One of the simplest ways to practise mindfulness is by paying attention to your breath. You can do this anywhere and at any time. Simply take a moment to focus on your inhale and exhale. Notice how your breath feels as it enters and leaves your body. Is it shallow or deep? Fast or slow? Try not to control your breathing; just observe it. This practice can help you stay present and grounded in the moment.
Mindful eating is all about paying full attention to the experience of eating. Instead of eating while watching TV or scrolling through your phone, try to focus solely on the food in front of you. Notice the textures, flavours, and sensations as you eat. Savour each bite and chew slowly. This can not only enhance your enjoyment of food but also help you develop a healthier relationship with it.
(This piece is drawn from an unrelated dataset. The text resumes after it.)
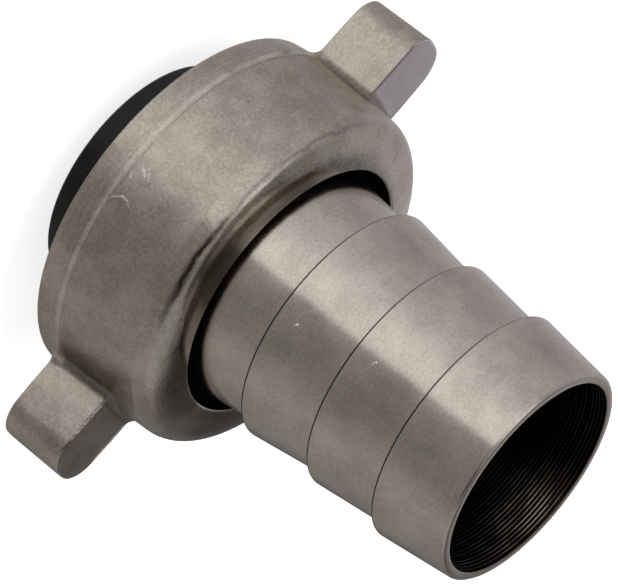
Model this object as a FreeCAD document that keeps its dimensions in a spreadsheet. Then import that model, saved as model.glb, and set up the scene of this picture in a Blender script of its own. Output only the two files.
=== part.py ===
"""Swivel hose barb fitting: a barbed hose tail, a loose union nut with two lugs, and a rubber cone seal.

Millimetres. The fitting stands on the seal's tip: +Z runs up the common axis to the open mouth of the
hose tail, the lugs of the nut lie along X, and Z = 0 is the tip of the seal.
"""
import FreeCAD, Part
import Sketcher
import math
import os

# The driving dimensions: name, value in millimetres (counts are plain numbers), what it is.
SIZES = [
    ("bore_radius", 13.7, "waterway through the hose tail"),
    ("tail_wall", 1.3, "wall of the hose tail at its mouth and at the foot of every barb"),
    ("nose_wall", 1.5, "wall of the nose that carries the seal"),
    ("flange_thickness", 3.0, "flange that the nut pulls on, along the axis"),
    ("flange_overlap", 1.27, "how far the flange reaches past the hole in the nut"),
    ("neck_length", 11.6, "from the flange to the step of the first barb"),
    ("neck_clearance", 1.13, "between the neck's wide end and the hole in the nut, which turns round it"),
    ("first_barb_rise", 1.55, "crest of the barb next to the nut, above its foot"),
    ("barb_rise", 1.25, "crest of the other barbs, above their foot"),
    ("barb_count", 3, "number of barbs"),
    ("barb_pitch", 10.65, "from one barb's step to the next"),
    ("end_taper", 10.4, "from the last barb's step to the mouth"),
    ("mouth_chamfer", 0.35, "bevel on the mouth's outer edge"),
    ("nut_length", 19.3, "whole length of the nut"),
    ("back_wall", 3.65, "nut's back wall, from its inner shoulder to its top"),
    ("seat_clearance", 0.25, "between the flange and the nut's inner shoulder"),
    ("pass_clearance", 1.18, "between the largest barb and the hole in the nut, which passes over it"),
    ("hole_chamfer", 0.3, "bevel on the hole's outer edge"),
    ("thread_clearance", 1.955, "from the flange out to the root of the thread, size one and a quarter"),
    ("thread_lead_in", 0.7, "bevel at the start of the thread"),
    ("nut_wall", 4.095, "nut's wall outside the thread, where the band ends"),
    ("rim_taper", 0.45, "how much the band narrows towards the rim, in radius"),
    ("rim_chamfer", 0.35, "bevel on the rim's outer edge"),
    ("band_height", 4.1, "height of the band beside the rim"),
    ("body_draft", 0.81, "how much the body narrows from the band to its shoulder, in radius"),
    ("shoulder_drop", 3.45, "from the nut's top down to where its shoulder begins to turn"),
    ("shoulder_round", 2.8, "turn of the shoulder"),
    ("dome_radius", 14.0, "curve of the back face, from the shoulder to the hole"),
    ("lug_rise", 2.85, "from the rim up to the lugs"),
    ("lug_height", 9.15, "lug, along the axis"),
    ("lug_length", 10.35, "how far a lug stands out from the band"),
    ("lug_root_width", 9.4, "lug's thickness where it leaves the body"),
    ("lug_tip_width", 8.6, "lug's thickness at its tip"),
    ("lug_tip_round", 2.9, "rounded corners of a lug's tip"),
    ("lug_sink", 0.4, "how deep in the body a lug's sides turn outwards into its foot"),
    ("lug_foot_flare", 3.0, "how far the foot spreads to either side, down into the nut's wall"),
    ("lug_foot_depth", 1.75, "how much deeper in the wall the foot ends"),
    ("lug_root_fillet", 1.9, "hollow between a lug's side and the body"),
    ("lug_edge_bevel", 0.45, "bevel along a lug's long edges"),
    ("seal_length", 19.7, "seal, from its tip to the flange"),
    ("seal_margin", 0.6, "how far the flange stands out past the seal"),
    ("seal_taper", 2.15, "how much the seal narrows from the flange to its tip, in radius"),
    ("seal_lip_relief", 0.4, "how much wider the seal's lip is than the waterway, in radius"),
    ("seal_lip_height", 4.0, "height of the lip that covers the nose's end"),
    ("seal_tip_chamfer", 0.45, "bevel on the tip's outer edge"),
]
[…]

Take a walk without any destination in mind. Pay attention to each step as you go, feeling the ground beneath your feet and noticing the sensations in your body as you move. Take in your surroundings – the sights, sounds, and smells. Try to stay present in the moment, without thinking about what you have to do later or dwelling on the past – this can be harder said than done. Give it a try!
Choose an object in your environment – it could be a tree, a cup, or a pen – and spend a few minutes observing it. Look at it as if you’re seeing it for the first time. Notice the colours, shapes, and textures. Try to focus your attention solely on the object, and if your mind starts to wander, gently bring it back, without judgement.
Are you the kind of person who thrives on structure? If so, you might find it hard to pick yourself up and go for a walk under your own steam. Perhaps you’d thrive in a guided mindful activity like Ashtanga yoga.
When I studied yoga in Nepal this year, one of the things I found the most difficult was harnessing my breath because the movements we did were under very strict breath control. But because during practices, like Ashtanga, there’s so much to think about, your mind stays very present and in the moment. And that’s the whole idea!
Be warned though: Ashtanga has a formidable reputation for being tricky – but there’s something in this practice for everyone. Laruga Glaser is the Ashtanga guru – check her out.
It’s important to remember that mindfulness isn’t about achieving a state of perfect focus all of the time. It’s about being in the moment and experiencing life as it unfolds, without getting caught up in our thoughts and judgments. It’s a skill that you can develop with practice. The key is to start small and find practices that work for you.
So, pick one or more of the above practices and give them a try. You might be surprised at how easy and enjoyable it can be to bring mindfulness into your life.